Look for a set of anti-fraud tools that score risk based on rules. However, it’s better when the system can be adjusted to a certain industry rather than the static solution with the rules that apply to every business model. Solutions based on typical scoring may block legitimate transactions that were labeled as suspicious by the system.
Keep in mind that, according to the new Visa Claims Resolution, the reason code 75 “Transaction not Recognized” has been removed. This means that when customers claim that they don’t recognize the transaction, it can be simply moved to the category of fraud. Then, the merchant needs to provide the necessary compelling evidence.
Overall, you need a multi-level risk protection that adapts to new fraud patterns in real-time to quickly detect activity that raises a red flag. What also could help is advanced verification that requires a fingerprint or facial recognition, which works great on mobile devices.
Non-invasive 3D Secure authentication
With 3D Secure, the customer’s card is verified by the bank during the purchasing process, so it’s getting difficult for a customer to claim an unauthorized charge. This security layer is often overlooked by merchants, as they consider 3D Secure authentication a conversion killer.
This is why here at SecurionPay, we’ve developed the non-invasive 3D Secure that doesn’t interfere with your conversion rate while helping you effectively reduce the number of chargebacks. A real win-win.

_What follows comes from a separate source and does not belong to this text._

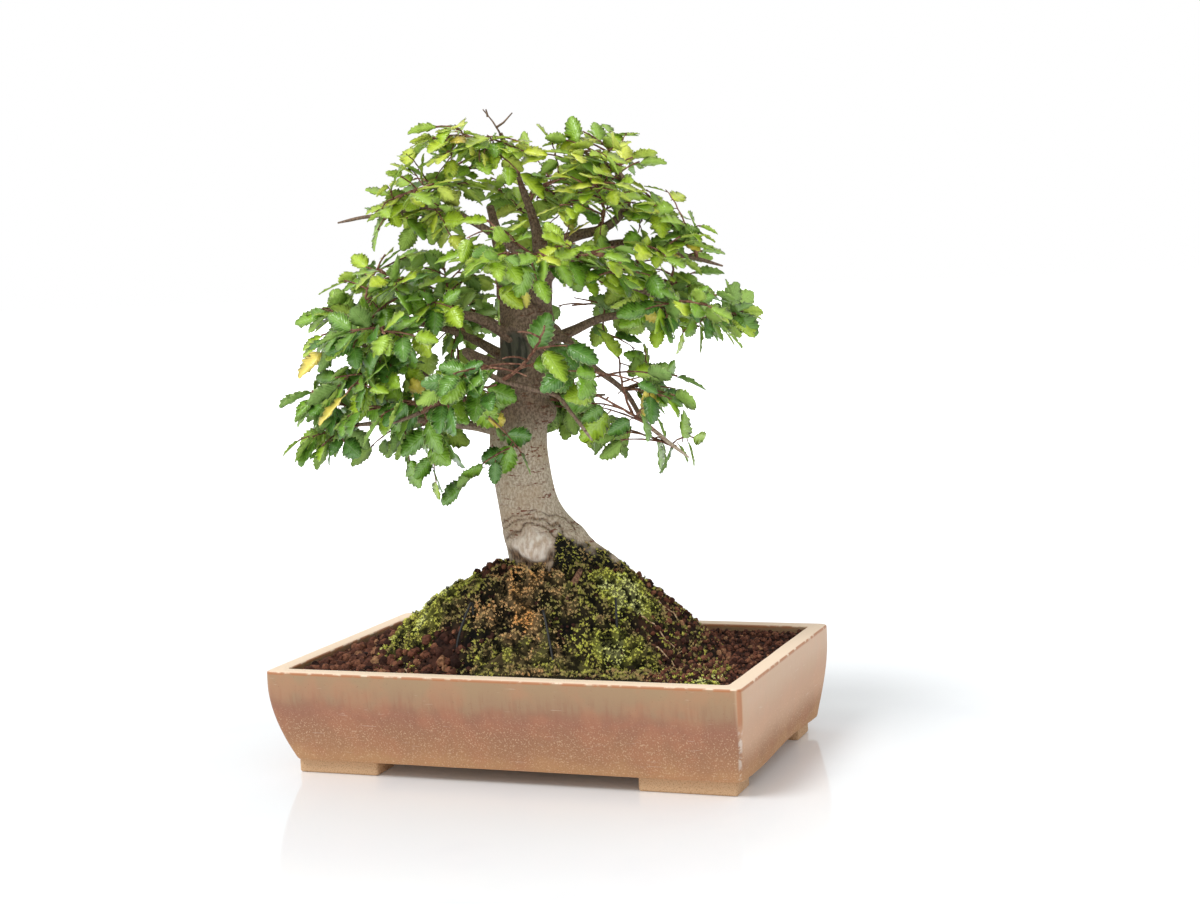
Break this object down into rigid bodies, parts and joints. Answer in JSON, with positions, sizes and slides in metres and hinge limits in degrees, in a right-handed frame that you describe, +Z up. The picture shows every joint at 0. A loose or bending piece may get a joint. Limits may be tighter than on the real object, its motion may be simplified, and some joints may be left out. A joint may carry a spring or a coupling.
{
  "type": "chinese elm bonsai in a pot",
  "caption": "Small broom-crowned Chinese elm with toothed leaves, growing on a mossy mound of soil in a low rectangular stoneware pot on block feet; it stands freely.",
  "frame": {"origin": "middle of the whole object's outline seen from above, on the surface that the feet stand on", "axes": "+X to the right along the pot's long side, +Y to the back of the pot, +Z up"},
  "size_m": [0.322, 0.2472, 0.4154],
  "materials": {
    "clay": "rough matt stoneware, partly brushed with a thin satin ash glaze",
    "soil": "crumbly baked clay granules, matt",
    "moss_green": "matt, short tufts",
    "moss_brown": "matt, short dry tufts",
    "moss_bright": "matt, short fresh tufts",
    "bark": "smooth grey-beige bark with fine cracks and brown pores",
    "leaf_green": "semi-gloss, veined",
    "leaf_young": "semi-gloss, veined, thin",
    "wire": "black anodised wire",
    "screen": "black mesh"
  },
  "bodies": {
    "root": {"pot": "clay", "drain_screen_left": "screen", "drain_screen_right": "screen", "tree": "bark", "wire_pin_1": "wire", "wire_pin_2": "wire", "wire_pin_3": "wire", "soil": "soil", "moss_left_ridge": "moss_green", "moss_crown": "moss_brown", "moss_centre": "moss_green", "moss_right_slope": "moss_bright", "moss_front_cushion": "moss_bright", "moss_rim_cushion": "moss_bright", "moss_back": "moss_green", "spray_01": "leaf_young", "spray_02": "leaf_green", "spray_03": "leaf_green", "spray_04": "leaf_young", "spray_05": "leaf_green", "spray_06": "leaf_green", "spray_07": "leaf_young", "spray_08": "leaf_green", "spray_09": "leaf_green", "spray_10": "leaf_young", "spray_11": "leaf_green", "spray_12": "leaf_green", "spray_13": "leaf_young", "spray_14": "leaf_green", "spray_15": "leaf_green", "spray_16": "leaf_young", "spray_17": "leaf_green", "spray_18": "leaf_green", "spray_19": "leaf_young", "spray_20": "leaf_green", "spray_21": "leaf_green", "spray_22": "leaf_young", "spray_23": "leaf_green", "spray_24": "leaf_green", "spray_25": "leaf_young", "spray_26": "leaf_green", "spray_27": "leaf_green", "spray_28": "leaf_young", "spray_29": "leaf_green", "spray_30": "leaf_green", "spray_31": "leaf_young", "spray_32": "leaf_green", "spray_33": "leaf_green", "spray_34": "leaf_young", "spray_35": "leaf_green", "spray_36": "leaf_green", "spray_37": "leaf_young", "spray_38": "leaf_green", "spray_39": "leaf_green", "spray_40": "leaf_young", "spray_41": "leaf_young", "spray_42": "leaf_young", "spray_43": "leaf_young", "spray_44": "leaf_young"}
  },
  "joints": []
}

Effective communication with customers
Make sure that customers know how to contact you. With outstanding customer support, you can lower the chargeback rate for unhappy customers and misunderstandings. In some cases, it’s good to contact the customer directly, which can help especially when they don’t recognize a legitimate charge.
When you run an e-commerce website, you should consider having a 24/7 customer service. Customers that know that they can always receive answers to their questions, are less likely to commit friendly fraud against you.
Based on merchants’ experience, sometimes it’s simply better to just let it go. Saying that, check whether the customer was buying something from you before and try to estimate the lifetime value of the relationship. This, of course, may encourage such customers to dispute a legitimate transaction again in the future, but sometimes it’s worth to deal off.
All you want is to prevent the situation when the customer dispute escalates to a chargeback, so contact the customer immediately after receiving a complaint or the information that they want to file a chargeback. The more responsive you will be, the higher chances that it won’t impact your chargeback ratio.
Moreover, in case of having to deal with the chargeback, the copies of all electronic communication always help, so keep it archived for at least 30 days.
Return policy and delivery tracking
Furthermore, having a delivery tracking mechanism in place will help you verify whether the customer received the order or not. Also, it’s always good to have signed a proof of delivery to the cardholder’s shipping address. When there’s a signature required, you will have a paper trail that may be useful in case of submitting the evidence under the representment process.
Having return and refund policies set isn’t a guarantee that the friendly fraud won’t happen, however, it’s good to clearly present such information on your website and ensure that the customers are well-informed of your policies. If it will be difficult for them to find any information about the returns or refunds, they may opt for the chargeback process to get their money back.
The spectrum of friendly fraud is huge and it’s a serious problem for online sellers, as it’s really difficult and challenging to detect and not that easy to fight. All in all, it’s a legitimate transaction, not typical fraudulent behavior, so it’s hardly ever detected by fraud prevention tools.
Friendly fraud can vary across industries, so sticking to proven solutions and having security tools that can be simply adjusted to a specific business is a no-brainer. Otherwise, it will become a significant cost burden for you.